- _Material shown_:
** START **

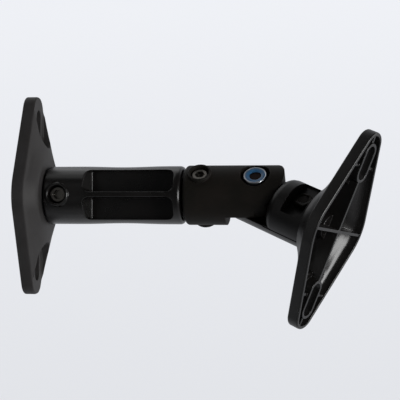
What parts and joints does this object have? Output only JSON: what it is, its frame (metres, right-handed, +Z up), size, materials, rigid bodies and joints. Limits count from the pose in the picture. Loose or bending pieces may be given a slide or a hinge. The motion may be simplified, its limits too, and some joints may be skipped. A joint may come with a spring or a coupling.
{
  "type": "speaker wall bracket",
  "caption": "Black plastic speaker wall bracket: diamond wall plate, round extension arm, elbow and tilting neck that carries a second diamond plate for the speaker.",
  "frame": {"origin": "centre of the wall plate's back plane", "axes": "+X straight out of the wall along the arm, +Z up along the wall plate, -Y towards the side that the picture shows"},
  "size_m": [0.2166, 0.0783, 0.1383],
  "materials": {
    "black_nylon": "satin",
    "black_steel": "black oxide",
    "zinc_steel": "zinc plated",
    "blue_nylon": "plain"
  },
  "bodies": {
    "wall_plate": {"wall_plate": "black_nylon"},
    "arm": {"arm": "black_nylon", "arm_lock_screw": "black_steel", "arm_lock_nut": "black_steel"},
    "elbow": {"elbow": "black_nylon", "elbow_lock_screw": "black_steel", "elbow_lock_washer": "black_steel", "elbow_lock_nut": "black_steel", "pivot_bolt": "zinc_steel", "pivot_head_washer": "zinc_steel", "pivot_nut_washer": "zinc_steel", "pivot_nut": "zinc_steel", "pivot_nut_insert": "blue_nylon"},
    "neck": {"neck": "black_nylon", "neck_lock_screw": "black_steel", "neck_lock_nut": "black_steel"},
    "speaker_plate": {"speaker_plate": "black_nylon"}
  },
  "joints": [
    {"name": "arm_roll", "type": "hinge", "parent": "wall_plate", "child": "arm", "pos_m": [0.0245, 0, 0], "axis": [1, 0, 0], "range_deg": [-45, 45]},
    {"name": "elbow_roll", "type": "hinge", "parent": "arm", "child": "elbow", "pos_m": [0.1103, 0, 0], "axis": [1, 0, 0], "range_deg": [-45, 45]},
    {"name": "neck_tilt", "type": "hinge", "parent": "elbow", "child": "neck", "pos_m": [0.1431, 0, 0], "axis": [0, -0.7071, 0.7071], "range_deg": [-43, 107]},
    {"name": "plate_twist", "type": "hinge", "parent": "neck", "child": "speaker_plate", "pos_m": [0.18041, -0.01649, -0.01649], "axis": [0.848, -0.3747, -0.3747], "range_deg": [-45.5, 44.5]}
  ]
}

** END **
** START **

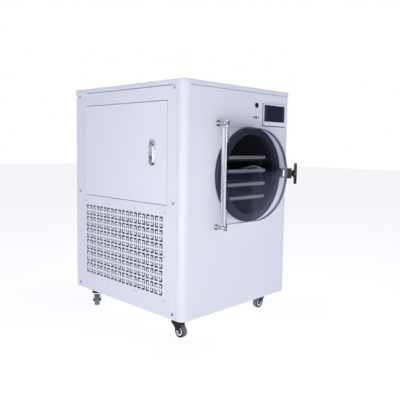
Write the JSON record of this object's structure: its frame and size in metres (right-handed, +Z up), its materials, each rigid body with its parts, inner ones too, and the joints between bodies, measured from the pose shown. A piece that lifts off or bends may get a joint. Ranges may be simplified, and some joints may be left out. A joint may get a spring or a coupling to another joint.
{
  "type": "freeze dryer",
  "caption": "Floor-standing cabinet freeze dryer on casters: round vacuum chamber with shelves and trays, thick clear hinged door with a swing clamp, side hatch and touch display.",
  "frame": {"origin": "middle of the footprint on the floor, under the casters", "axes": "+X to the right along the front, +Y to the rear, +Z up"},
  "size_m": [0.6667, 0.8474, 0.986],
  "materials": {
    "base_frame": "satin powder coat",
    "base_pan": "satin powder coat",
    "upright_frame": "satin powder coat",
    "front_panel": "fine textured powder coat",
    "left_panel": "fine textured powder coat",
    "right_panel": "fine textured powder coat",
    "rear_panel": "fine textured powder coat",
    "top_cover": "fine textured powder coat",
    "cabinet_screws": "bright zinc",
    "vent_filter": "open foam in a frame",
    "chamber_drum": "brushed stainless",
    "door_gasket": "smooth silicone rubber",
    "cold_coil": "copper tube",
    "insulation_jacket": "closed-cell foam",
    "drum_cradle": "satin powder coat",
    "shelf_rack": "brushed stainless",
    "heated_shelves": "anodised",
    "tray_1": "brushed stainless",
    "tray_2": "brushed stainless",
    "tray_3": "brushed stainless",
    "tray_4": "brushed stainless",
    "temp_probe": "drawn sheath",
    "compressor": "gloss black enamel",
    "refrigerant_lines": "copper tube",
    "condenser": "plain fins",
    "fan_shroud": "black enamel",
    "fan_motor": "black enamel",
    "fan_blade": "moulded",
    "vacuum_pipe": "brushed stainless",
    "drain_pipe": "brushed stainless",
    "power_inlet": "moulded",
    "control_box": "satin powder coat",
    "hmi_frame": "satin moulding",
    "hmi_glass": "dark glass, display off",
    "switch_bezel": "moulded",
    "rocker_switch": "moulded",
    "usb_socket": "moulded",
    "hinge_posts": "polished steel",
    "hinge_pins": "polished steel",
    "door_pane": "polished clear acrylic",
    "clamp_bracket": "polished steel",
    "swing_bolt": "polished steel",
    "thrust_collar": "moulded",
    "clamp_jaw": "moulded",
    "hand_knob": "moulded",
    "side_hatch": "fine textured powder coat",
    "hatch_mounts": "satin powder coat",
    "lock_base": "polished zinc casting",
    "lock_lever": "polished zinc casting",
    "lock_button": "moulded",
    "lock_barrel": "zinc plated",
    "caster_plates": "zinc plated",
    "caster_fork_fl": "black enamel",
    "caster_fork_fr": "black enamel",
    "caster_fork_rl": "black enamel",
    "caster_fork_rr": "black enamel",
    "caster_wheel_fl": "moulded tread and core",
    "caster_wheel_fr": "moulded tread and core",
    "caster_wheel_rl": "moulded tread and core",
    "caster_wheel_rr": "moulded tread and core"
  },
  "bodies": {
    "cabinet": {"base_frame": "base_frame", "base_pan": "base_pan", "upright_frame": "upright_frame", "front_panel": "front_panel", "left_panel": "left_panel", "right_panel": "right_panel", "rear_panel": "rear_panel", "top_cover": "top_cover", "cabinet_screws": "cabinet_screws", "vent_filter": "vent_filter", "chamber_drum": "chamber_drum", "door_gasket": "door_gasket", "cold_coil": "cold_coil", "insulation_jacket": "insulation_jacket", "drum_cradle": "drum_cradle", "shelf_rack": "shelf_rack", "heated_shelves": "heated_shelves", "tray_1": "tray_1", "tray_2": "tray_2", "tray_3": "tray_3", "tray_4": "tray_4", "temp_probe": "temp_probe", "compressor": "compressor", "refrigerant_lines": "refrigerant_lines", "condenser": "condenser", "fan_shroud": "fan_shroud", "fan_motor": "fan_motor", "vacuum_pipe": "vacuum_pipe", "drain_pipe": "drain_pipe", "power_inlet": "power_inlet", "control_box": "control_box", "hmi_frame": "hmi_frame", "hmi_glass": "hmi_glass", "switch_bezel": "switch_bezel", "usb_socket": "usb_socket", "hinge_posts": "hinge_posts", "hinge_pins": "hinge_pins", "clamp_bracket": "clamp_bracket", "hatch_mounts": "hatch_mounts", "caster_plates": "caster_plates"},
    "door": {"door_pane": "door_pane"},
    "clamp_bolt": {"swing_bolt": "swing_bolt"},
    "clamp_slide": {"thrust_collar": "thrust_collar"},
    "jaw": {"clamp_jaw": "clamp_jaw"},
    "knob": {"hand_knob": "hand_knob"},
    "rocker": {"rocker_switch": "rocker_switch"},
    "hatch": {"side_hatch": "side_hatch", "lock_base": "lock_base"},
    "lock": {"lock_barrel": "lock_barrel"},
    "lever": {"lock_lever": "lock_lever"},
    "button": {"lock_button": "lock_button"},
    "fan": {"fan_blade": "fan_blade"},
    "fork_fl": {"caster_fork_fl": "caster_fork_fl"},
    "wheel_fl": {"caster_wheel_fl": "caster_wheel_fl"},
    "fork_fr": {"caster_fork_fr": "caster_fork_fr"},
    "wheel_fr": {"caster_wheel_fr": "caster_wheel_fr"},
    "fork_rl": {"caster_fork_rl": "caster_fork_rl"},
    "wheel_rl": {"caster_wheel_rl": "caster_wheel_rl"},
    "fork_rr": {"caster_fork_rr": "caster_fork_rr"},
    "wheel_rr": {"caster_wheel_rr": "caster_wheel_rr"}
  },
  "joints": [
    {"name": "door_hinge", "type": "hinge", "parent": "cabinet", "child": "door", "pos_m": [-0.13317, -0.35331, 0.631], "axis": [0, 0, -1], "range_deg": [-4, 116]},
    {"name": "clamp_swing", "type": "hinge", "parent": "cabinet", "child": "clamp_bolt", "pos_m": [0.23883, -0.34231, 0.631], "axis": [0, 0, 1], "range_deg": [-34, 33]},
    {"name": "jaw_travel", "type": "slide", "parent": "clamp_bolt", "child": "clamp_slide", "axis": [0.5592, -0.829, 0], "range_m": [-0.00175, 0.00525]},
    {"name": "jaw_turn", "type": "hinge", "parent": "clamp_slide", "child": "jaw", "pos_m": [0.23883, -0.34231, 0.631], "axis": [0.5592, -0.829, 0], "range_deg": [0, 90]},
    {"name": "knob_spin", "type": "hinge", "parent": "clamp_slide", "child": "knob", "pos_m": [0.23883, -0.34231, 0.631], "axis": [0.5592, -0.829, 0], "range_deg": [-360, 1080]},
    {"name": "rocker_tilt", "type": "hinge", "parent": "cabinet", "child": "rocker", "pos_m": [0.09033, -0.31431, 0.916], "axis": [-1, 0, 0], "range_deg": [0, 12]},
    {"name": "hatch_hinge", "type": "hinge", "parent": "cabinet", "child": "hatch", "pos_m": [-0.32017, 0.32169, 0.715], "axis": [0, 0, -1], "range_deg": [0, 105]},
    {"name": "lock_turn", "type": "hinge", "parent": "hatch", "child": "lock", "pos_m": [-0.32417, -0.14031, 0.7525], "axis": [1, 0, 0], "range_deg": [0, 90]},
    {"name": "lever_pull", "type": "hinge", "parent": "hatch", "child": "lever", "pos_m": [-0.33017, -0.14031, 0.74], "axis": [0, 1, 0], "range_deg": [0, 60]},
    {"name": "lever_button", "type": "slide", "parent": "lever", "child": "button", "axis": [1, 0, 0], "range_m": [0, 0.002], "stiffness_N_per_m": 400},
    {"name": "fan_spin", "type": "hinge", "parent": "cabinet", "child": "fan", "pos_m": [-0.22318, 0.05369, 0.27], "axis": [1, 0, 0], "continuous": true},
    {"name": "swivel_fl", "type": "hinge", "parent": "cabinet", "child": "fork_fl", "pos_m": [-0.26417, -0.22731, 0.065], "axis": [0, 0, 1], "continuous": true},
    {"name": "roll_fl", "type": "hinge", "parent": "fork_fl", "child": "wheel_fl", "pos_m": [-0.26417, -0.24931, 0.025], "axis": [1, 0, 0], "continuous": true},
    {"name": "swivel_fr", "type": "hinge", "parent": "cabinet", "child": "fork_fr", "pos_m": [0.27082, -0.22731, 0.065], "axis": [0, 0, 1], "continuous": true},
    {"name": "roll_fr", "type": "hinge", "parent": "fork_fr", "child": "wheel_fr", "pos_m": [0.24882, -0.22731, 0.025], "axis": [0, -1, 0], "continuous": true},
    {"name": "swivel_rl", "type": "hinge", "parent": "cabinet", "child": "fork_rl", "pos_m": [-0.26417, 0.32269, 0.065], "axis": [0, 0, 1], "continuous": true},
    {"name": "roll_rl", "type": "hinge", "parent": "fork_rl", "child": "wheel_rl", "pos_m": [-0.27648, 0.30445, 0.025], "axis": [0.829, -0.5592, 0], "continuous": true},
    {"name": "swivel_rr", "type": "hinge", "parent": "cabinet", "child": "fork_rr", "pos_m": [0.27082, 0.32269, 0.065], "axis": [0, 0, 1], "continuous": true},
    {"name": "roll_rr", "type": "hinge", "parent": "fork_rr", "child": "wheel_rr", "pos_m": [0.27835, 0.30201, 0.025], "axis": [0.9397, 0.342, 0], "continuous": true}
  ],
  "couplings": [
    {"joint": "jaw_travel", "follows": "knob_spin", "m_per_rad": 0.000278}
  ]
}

** END **

- _The request_: Show the lines from the data above that contain the string "object".

- _Result of this exercise_:
What parts and joints does this object have? Output only JSON: what it is, its frame (metres, right-handed, +Z up), size, materials, rigid bodies and joints. Limits count from the pose in the picture. Loose or bending pieces may be given a slide or a hinge. The motion may be simplified, its limits too, and some joints may be skipped. A joint may come with a spring or a coupling.
Write the JSON record of this object's structure: its frame and size in metres (right-handed, +Z up), its materials, each rigid body with its parts, inner ones too, and the joints between bodies, measured from the pose shown. A piece that lifts off or bends may get a joint. Ranges may be simplified, and some joints may be left out. A joint may get a spring or a coupling to another joint.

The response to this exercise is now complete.